:: Record list
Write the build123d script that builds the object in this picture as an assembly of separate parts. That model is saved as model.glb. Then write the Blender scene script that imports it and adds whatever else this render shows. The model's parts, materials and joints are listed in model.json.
::::
:: Record list
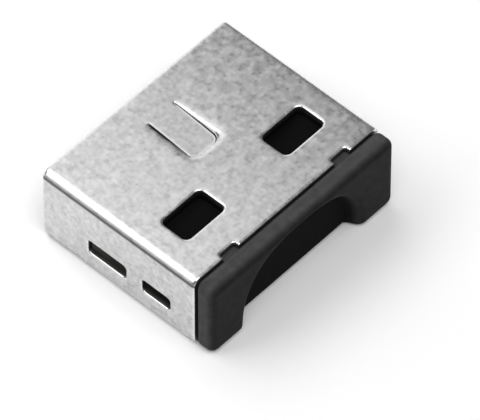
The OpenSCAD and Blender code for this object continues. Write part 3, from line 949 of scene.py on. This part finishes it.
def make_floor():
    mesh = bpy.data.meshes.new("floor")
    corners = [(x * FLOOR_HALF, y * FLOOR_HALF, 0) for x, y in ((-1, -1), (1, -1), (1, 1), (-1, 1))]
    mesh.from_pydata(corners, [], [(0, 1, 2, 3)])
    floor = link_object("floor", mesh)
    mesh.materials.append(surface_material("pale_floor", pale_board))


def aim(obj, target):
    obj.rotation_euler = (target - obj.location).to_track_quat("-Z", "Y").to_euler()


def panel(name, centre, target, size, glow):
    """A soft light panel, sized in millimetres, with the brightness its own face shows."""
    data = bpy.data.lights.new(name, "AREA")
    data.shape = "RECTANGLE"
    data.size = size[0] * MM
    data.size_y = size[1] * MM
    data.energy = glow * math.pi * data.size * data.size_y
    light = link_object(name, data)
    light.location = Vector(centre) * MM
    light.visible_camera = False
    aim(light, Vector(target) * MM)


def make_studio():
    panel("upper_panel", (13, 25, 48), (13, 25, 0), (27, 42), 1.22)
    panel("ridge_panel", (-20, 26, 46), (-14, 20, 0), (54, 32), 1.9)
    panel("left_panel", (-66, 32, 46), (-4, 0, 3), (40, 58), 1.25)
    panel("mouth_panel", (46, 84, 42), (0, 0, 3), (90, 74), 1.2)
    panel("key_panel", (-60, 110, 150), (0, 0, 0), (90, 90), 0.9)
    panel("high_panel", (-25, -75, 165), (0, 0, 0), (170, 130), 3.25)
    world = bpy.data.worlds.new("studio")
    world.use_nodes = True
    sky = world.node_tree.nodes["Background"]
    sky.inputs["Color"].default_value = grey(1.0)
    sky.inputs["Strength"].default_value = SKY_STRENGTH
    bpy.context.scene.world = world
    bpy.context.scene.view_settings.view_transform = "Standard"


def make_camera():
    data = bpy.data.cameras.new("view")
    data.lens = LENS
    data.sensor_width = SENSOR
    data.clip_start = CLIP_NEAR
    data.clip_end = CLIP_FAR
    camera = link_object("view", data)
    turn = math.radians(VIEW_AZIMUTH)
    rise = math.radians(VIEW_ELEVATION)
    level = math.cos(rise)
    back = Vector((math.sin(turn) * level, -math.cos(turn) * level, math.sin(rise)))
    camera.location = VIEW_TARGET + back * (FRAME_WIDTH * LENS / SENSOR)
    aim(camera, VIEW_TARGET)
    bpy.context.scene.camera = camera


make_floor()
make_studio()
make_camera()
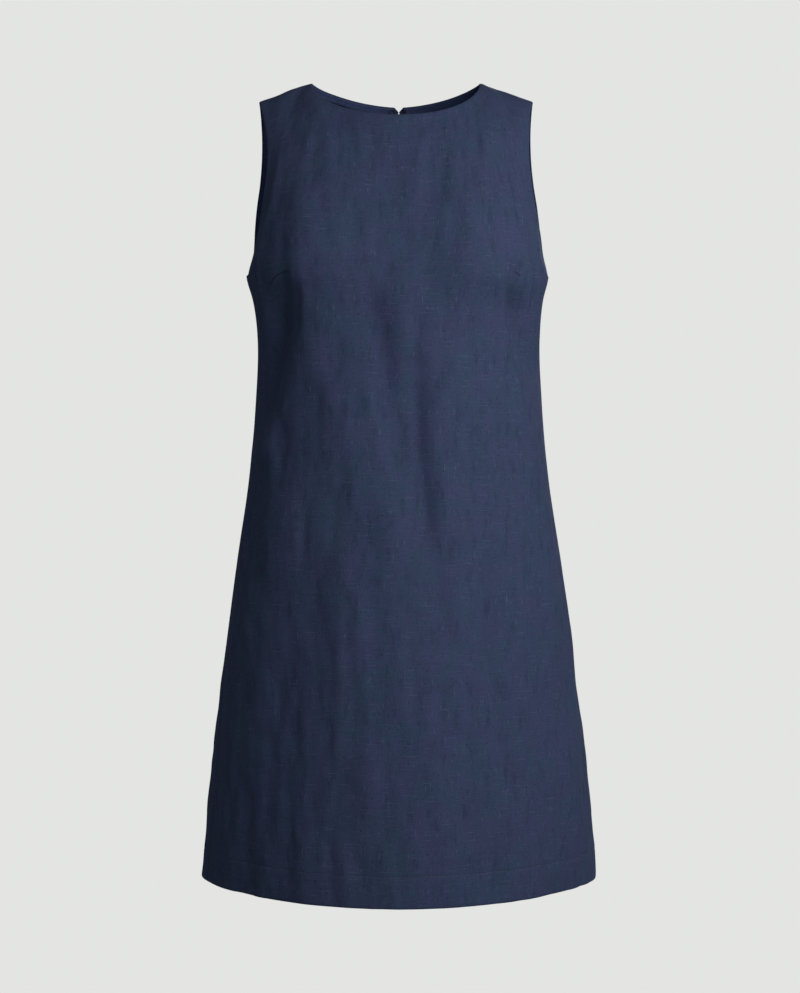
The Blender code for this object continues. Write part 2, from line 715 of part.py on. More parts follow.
::::
:: Record list
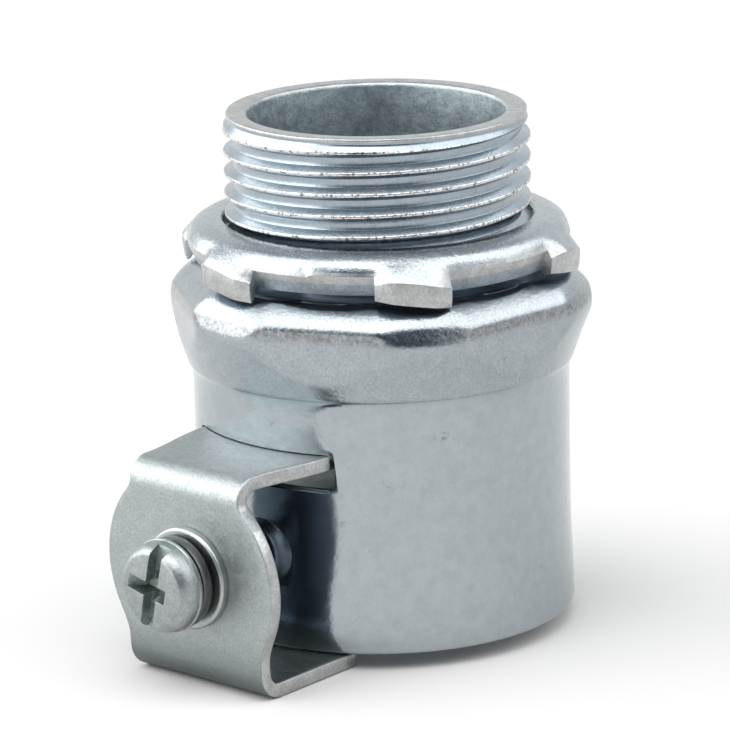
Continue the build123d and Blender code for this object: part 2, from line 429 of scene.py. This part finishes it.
::::
Among the records above, find each line holding the string "materials" and pull it out.

Write the build123d script that builds the object in this picture as an assembly of separate parts. That model is saved as model.glb. Then write the Blender scene script that imports it and adds whatever else this render shows. The model's parts, materials and joints are listed in model.json.
    mesh.materials.append(surface_material("pale_floor", pale_board))